Eddie – thank you for your question and comments. I am fundamentally driven by a concern for human rights and a belief that international law provides an important framework for conduct by countries that are engaged in conflict – and it should be enforced. Secondly, articles on Lib Dem Voice are, by their nature short and one can’t cover everything. The focus of the piece was intended to be the Levant and to show how our policies in this area in particular have been a disaster now for over 100 years.
The kowtowing towards Israel and the US, as its uncritical protector, is just one example of the continuing folly of our polices in the Levant. I didn’t want this just to be an article about Palestine. But as you ask what I think the solution is to the Palestine Israel conflict, I basically advocate two states with East Jerusalem as a shared capital, following 1967 borders subject to whatever land swaps Israel can persuade the Palestinians to accept. That will leave a substantial Arab minority in Israel whose rights need to be protected in what is steadily becoming an even more racist society. Getting there is unlikely to unhappen unless Britain leads in the UN to put pressure on Israel to agree. That needs to be the focus at this stage or the two state solution will be completely dead within months.

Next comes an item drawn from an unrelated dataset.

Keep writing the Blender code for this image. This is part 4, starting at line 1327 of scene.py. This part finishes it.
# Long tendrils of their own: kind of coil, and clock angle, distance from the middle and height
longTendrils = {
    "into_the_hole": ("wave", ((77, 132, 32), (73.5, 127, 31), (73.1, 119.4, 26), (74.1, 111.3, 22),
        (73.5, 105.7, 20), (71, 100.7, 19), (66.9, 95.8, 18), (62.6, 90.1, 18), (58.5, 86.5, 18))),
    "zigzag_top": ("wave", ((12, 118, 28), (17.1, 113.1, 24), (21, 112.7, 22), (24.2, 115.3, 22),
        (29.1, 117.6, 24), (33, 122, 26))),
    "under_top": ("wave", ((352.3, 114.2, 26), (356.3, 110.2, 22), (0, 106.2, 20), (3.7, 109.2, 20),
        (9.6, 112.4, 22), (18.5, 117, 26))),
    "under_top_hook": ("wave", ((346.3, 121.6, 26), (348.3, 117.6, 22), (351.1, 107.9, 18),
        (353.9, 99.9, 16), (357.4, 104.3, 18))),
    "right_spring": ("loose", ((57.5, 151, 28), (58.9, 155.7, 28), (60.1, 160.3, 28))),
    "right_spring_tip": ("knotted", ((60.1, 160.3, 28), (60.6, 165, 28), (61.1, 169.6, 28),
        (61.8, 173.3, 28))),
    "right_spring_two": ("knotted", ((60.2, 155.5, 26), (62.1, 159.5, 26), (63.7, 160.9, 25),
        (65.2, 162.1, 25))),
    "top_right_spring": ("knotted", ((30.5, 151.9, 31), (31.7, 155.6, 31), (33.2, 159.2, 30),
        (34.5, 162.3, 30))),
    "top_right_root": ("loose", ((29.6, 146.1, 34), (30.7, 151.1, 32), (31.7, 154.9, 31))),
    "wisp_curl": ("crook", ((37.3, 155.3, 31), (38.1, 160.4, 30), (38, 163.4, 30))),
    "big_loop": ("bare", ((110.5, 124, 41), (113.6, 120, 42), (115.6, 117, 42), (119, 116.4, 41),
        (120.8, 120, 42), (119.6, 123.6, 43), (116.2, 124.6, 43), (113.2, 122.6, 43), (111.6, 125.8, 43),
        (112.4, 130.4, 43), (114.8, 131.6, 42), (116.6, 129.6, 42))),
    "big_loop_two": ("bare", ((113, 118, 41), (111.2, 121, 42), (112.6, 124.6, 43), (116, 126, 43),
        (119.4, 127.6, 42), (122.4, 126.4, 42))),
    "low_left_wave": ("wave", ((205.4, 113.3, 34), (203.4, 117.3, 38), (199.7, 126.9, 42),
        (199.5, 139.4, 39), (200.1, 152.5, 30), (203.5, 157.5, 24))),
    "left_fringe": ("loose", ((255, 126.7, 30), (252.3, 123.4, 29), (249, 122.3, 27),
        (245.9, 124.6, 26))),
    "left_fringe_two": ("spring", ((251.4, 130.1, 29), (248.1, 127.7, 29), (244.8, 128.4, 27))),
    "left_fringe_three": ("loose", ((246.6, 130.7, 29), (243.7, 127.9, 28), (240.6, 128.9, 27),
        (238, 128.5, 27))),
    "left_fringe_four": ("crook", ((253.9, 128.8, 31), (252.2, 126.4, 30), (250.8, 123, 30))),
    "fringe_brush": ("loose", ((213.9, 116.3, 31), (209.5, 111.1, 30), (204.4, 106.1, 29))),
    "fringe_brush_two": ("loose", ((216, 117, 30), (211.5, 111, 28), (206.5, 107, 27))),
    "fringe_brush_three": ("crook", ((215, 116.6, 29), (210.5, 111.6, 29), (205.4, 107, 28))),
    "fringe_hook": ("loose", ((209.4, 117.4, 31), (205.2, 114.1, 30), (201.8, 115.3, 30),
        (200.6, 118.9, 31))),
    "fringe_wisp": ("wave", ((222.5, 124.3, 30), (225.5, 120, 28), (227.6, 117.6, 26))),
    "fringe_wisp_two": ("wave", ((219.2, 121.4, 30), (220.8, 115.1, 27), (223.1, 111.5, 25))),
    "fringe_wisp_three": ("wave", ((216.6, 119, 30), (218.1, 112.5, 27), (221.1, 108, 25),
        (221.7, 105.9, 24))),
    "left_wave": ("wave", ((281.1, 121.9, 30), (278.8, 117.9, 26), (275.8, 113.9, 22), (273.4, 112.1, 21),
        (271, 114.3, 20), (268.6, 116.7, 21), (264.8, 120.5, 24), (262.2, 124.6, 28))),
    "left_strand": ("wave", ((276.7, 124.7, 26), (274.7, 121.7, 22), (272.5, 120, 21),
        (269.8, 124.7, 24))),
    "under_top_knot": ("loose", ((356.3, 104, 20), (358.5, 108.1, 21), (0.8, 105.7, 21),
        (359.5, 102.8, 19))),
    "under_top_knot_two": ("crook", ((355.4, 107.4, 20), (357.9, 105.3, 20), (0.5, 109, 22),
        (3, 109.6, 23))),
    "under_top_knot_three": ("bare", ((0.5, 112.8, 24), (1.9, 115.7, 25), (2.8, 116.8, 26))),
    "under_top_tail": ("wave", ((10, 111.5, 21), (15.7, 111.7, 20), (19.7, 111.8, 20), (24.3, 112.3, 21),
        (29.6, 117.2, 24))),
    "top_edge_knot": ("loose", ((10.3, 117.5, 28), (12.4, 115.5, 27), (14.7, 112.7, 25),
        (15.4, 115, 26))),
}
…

Thanks John Kelly, your policy sounds reasonable. I know your article isn’t only about Palestine, but when it comes to the region in general it is useful to see where people stand on this.
I was alarmed recently by Benjamin Netanyahu saying “the Golan Heights will remain forever under Israeli sovereignty”. I understand strategic concerns, but Syria won’t be the mess it is in forever, so he can’t just use ISIS as an excuse for permanent annexation. I’m in favour of a more critical approach, maybe close to Obama and John Kerry than David Cameron and George Osborne.
Thanks John Kelly, your succinct review of Britain’s relations with the Middle-East provide the basis for a bold and distinctive policy platform, much needed by Libdems seeking to define their appeal in the post-Coalition, post-Referendum and post-Chilcot world.